Fantix, Epsilon Build Partnership That Does Not Require Movement Of Data

Fantix, a company that allows even small businesses to compare first-party data sets with others, has launched a partnership with Epsilon.

The company calls its business model a “federated knowledge engine” and describes it as technology that enables marketers and business analysts link and compare first-party data sets with others for a more holistic view of the consumer journey.

Through the partnership, Epsilon will enable small to medium-sized companies to match their first-party data to Epsilon foundational data assets to gain analytics and insights in a privacy-safe environment, utilizing comparisons as insights resources.

The Fantix application uses data abstraction to fuel authentic, privacy-safe insights.

Abstraction is a proprietary method used by Fantix to aggregate and anonymize data before it leaves a data owner’s computer or server.



Abstractions are one-way aggregations that cannot be reversed.

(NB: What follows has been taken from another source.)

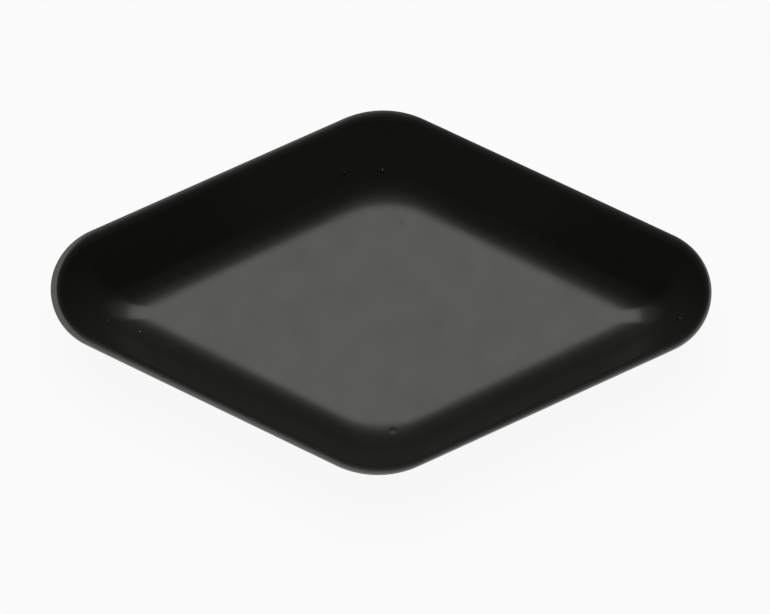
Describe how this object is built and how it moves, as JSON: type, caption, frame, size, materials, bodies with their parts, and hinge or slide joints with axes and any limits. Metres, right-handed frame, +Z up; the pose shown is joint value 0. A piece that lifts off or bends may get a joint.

By only collecting abstractions and preventing access of user-level data, the company said it supports competition by allowing others make data comparisons in a privacy safe way. 

Antonio Tomarchio, executive chair and co-founder of Fantix, founded in December 2021, and former founder of Cuebiq, says the technology sits on the premises in the cloud on the company’s own servers. Companies license the technology.

Fantix does not have access to the data.

“Abstraction is better to use than encryption, because it cannot be reversed engineered,” Tomarchio said.

Advancements in machine learning and artificial intelligence, along with the depreciation of browser cookies continues to make first-party data a critical component in a brand’s advertising strategy.

New rules make it easier for larger companies like Amazon to compete, but what about smaller companies.

Tomarchio believes this is the future of analytics and machine learning, where developers train models in a series of databases without sharing data to learn more about customers.

“We are doing this as a first step in the direction,” he said.

The service works off a model where companies can run one report or sign up for a longer subscription. When an organization begins to use the service, the person uses the Fantix application to create a data abstraction of their own CRM on premises, which is sent to Fantix.

Similar to a data clean room, but much different, according to Tomarchio, users can connect with each other to compare abstractions, but the data never leaves the premise of the data owner.

“In a clean room, you push data into the clean room and have a data partner to do encryption,” he said. “It’s usually one to one or one to a few, but you’re still pushing your data outside of your premises. We do not require the movement of any data at all.”

When two users connect, Fantix calculates the areas of overlap between the abstractions, generating aggregated statistics and insights. Users of the app are only charged when they gain insights and enrich their data, and spend a fraction of what comparable market-research analyses typically cost.

Companies participating in the federation have the ability to determine what and when they will contribute. They can create competitive filers and more.